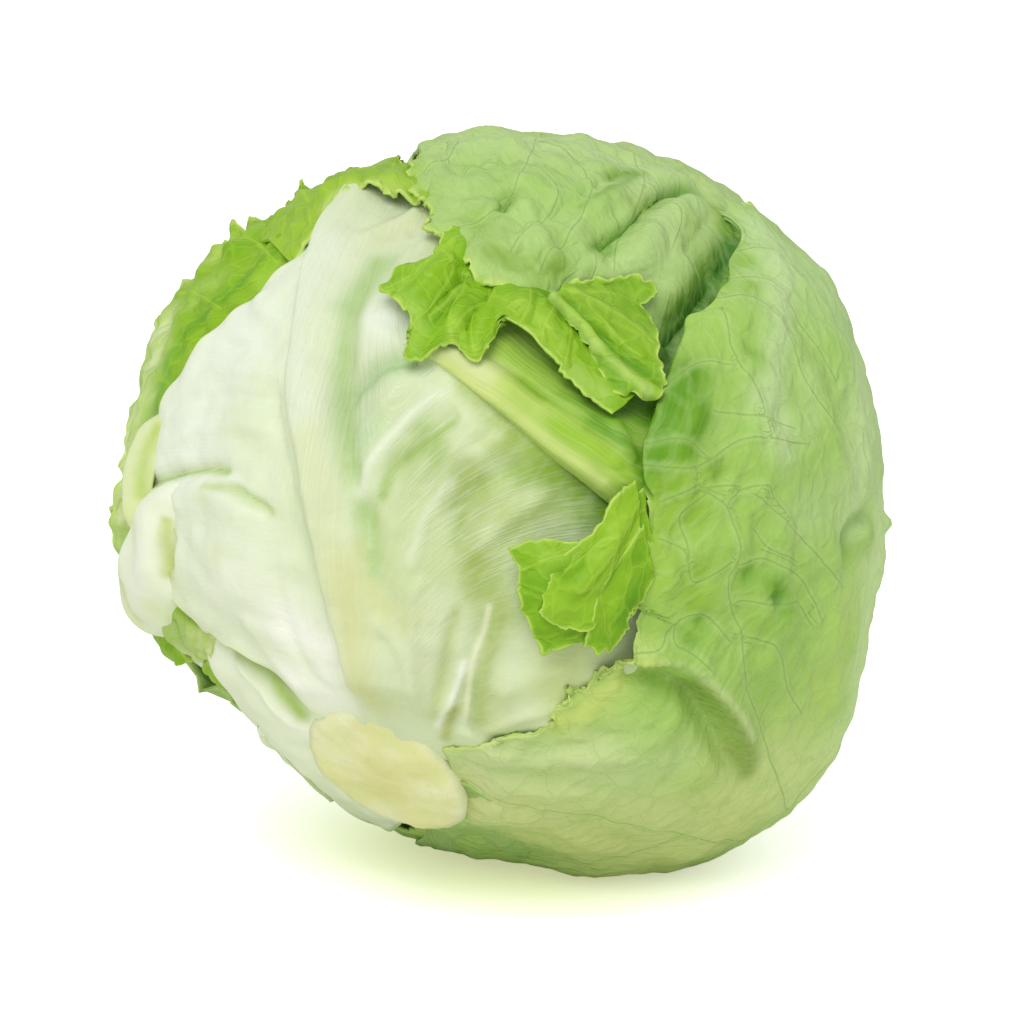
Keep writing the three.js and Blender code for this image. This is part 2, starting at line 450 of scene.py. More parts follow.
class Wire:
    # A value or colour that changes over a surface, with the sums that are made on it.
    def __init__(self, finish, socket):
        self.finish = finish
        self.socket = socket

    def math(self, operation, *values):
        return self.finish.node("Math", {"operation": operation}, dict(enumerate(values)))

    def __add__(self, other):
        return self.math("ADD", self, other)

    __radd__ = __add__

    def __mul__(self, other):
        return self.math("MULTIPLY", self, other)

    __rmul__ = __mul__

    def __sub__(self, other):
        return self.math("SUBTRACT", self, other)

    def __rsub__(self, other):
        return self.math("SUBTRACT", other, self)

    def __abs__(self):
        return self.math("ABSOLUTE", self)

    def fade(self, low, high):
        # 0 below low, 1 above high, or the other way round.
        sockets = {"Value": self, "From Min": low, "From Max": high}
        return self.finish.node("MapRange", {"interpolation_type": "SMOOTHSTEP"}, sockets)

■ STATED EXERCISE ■
Write the material out again word for word.

■ RESULT OF THE TASK ■
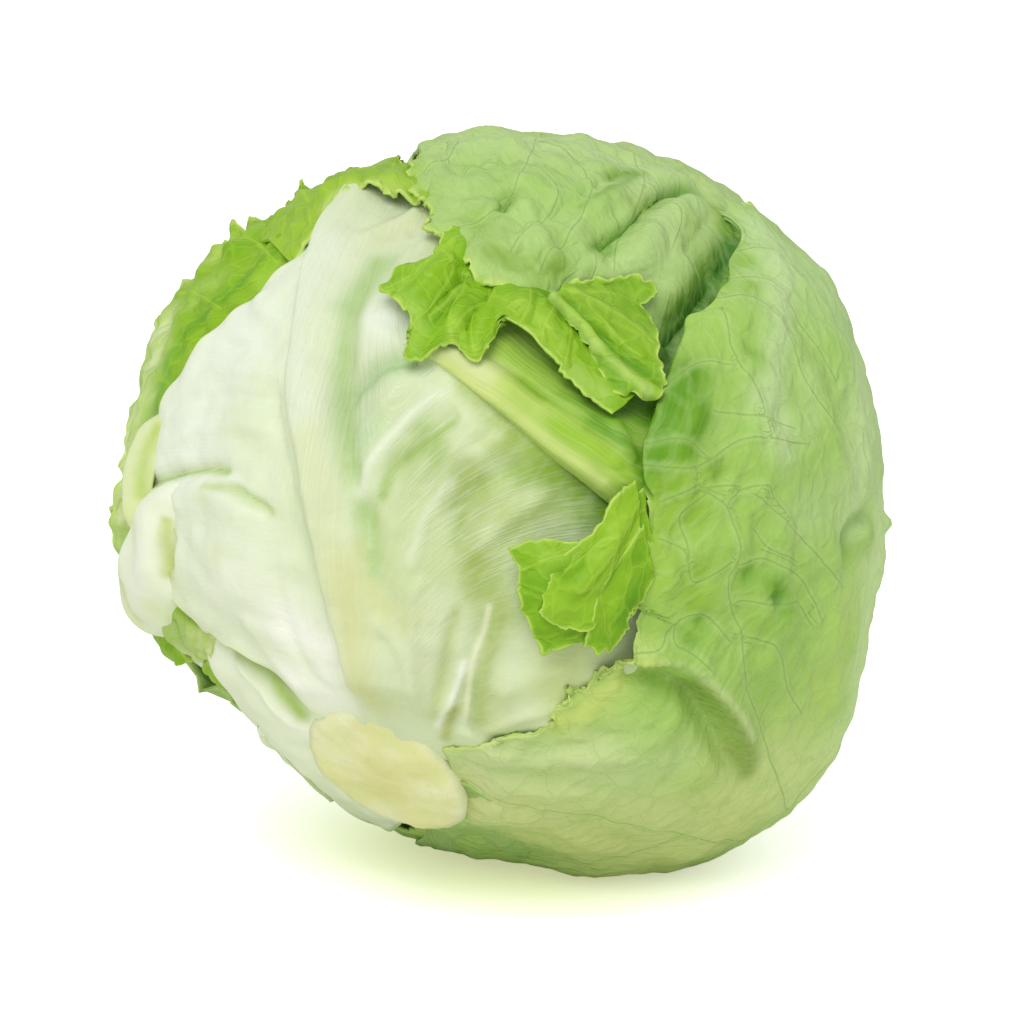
Keep writing the three.js and Blender code for this image. This is part 2, starting at line 450 of scene.py. More parts follow.
class Wire:
    # A value or colour that changes over a surface, with the sums that are made on it.
    def __init__(self, finish, socket):
        self.finish = finish
        self.socket = socket

    def math(self, operation, *values):
        return self.finish.node("Math", {"operation": operation}, dict(enumerate(values)))

    def __add__(self, other):
        return self.math("ADD", self, other)

    __radd__ = __add__

    def __mul__(self, other):
        return self.math("MULTIPLY", self, other)

    __rmul__ = __mul__

    def __sub__(self, other):
        return self.math("SUBTRACT", self, other)

    def __rsub__(self, other):
        return self.math("SUBTRACT", other, self)

    def __abs__(self):
        return self.math("ABSOLUTE", self)

    def fade(self, low, high):
        # 0 below low, 1 above high, or the other way round.
        sockets = {"Value": self, "From Min": low, "From Max": high}
        return self.finish.node("MapRange", {"interpolation_type": "SMOOTHSTEP"}, sockets)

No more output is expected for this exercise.